--- start Material provided ---
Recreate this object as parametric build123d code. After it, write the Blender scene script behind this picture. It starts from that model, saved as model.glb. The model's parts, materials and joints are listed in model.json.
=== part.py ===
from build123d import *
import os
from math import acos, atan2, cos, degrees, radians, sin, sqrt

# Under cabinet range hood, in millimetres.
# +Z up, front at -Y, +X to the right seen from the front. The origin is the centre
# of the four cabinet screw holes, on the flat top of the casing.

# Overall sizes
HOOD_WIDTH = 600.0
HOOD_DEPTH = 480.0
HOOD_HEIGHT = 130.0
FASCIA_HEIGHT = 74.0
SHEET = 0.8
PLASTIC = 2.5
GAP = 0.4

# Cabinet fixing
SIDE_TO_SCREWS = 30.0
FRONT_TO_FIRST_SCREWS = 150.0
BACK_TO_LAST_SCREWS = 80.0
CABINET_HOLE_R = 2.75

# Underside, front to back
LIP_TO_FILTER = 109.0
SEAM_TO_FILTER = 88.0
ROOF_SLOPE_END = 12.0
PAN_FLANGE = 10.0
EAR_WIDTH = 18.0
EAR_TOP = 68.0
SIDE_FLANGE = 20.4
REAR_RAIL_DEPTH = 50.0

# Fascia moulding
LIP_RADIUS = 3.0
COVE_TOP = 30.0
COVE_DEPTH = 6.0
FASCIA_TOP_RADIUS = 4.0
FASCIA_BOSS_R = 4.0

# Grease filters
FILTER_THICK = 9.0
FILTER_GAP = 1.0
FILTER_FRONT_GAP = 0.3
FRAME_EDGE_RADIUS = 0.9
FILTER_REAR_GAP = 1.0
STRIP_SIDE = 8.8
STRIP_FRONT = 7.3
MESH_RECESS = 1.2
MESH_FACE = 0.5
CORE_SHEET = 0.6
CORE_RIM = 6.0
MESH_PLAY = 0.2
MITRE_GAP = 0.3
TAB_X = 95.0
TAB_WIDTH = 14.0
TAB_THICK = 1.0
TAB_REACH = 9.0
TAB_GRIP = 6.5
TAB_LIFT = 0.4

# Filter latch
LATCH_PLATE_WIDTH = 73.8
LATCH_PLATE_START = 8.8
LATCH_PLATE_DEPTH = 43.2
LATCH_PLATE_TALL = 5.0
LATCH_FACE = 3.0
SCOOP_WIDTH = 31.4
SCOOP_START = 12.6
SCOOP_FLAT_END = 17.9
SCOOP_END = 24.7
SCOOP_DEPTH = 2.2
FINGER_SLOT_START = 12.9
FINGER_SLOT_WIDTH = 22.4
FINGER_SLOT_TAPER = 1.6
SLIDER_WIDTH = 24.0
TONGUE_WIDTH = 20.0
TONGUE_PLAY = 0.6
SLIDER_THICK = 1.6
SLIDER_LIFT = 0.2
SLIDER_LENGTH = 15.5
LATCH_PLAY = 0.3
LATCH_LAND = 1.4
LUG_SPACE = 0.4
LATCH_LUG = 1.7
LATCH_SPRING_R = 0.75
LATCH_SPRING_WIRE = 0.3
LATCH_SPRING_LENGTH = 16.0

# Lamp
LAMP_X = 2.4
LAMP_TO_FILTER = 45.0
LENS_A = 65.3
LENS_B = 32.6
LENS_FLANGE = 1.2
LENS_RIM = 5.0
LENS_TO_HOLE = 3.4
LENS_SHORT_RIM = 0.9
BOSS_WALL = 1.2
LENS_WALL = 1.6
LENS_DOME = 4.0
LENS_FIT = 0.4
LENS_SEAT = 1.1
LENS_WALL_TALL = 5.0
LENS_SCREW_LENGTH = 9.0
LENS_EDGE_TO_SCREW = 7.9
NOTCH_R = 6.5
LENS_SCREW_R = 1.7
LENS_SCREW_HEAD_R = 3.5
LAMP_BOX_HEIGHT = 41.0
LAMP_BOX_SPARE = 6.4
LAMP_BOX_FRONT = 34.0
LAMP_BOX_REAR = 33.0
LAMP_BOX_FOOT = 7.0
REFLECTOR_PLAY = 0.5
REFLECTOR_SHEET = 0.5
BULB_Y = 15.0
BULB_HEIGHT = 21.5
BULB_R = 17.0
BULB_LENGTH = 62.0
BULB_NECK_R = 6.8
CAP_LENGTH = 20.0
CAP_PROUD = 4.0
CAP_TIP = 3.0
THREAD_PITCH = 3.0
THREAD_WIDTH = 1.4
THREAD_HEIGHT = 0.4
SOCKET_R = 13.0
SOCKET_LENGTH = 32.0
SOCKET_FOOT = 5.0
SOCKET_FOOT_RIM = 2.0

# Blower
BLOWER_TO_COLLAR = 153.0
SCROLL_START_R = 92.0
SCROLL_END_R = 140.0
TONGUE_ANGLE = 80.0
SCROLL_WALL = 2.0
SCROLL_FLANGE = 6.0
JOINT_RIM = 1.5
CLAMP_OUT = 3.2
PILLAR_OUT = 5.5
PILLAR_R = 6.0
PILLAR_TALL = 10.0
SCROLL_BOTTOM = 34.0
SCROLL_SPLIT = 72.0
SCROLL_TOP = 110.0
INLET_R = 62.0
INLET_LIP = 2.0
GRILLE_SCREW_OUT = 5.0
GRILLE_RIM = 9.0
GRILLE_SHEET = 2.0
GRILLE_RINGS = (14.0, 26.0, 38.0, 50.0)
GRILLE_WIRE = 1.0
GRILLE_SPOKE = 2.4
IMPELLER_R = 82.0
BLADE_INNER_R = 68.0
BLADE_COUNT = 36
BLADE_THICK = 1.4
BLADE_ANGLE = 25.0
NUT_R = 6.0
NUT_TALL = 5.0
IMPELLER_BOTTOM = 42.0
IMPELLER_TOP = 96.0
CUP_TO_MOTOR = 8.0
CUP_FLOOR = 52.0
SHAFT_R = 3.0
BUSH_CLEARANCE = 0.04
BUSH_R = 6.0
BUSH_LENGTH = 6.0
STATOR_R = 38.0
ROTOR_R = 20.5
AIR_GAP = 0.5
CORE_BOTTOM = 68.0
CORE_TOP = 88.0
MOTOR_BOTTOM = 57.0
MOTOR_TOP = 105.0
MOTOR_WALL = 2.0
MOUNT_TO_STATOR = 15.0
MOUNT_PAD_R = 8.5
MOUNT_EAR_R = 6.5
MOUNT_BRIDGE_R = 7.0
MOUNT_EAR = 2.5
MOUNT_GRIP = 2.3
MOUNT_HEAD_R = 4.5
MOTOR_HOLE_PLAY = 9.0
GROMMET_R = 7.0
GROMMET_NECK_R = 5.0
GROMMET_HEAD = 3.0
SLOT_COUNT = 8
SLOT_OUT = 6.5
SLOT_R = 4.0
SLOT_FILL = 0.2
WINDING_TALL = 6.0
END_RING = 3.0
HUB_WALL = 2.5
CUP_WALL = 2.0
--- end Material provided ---
Print only the lines that run from the start of the listing to the line bearing "FASCIA_BOSS_R = 4.0"; please keep the first line and that last one, exactly as they appear.

**Solution**
Recreate this object as parametric build123d code. After it, write the Blender scene script behind this picture. It starts from that model, saved as model.glb. The model's parts, materials and joints are listed in model.json.
=== part.py ===
from build123d import *
import os
from math import acos, atan2, cos, degrees, radians, sin, sqrt

# Under cabinet range hood, in millimetres.
# +Z up, front at -Y, +X to the right seen from the front. The origin is the centre
# of the four cabinet screw holes, on the flat top of the casing.

# Overall sizes
HOOD_WIDTH = 600.0
HOOD_DEPTH = 480.0
HOOD_HEIGHT = 130.0
FASCIA_HEIGHT = 74.0
SHEET = 0.8
PLASTIC = 2.5
GAP = 0.4

# Cabinet fixing
SIDE_TO_SCREWS = 30.0
FRONT_TO_FIRST_SCREWS = 150.0
BACK_TO_LAST_SCREWS = 80.0
CABINET_HOLE_R = 2.75

# Underside, front to back
LIP_TO_FILTER = 109.0
SEAM_TO_FILTER = 88.0
ROOF_SLOPE_END = 12.0
PAN_FLANGE = 10.0
EAR_WIDTH = 18.0
EAR_TOP = 68.0
SIDE_FLANGE = 20.4
REAR_RAIL_DEPTH = 50.0

# Fascia moulding
LIP_RADIUS = 3.0
COVE_TOP = 30.0
COVE_DEPTH = 6.0
FASCIA_TOP_RADIUS = 4.0
FASCIA_BOSS_R = 4.0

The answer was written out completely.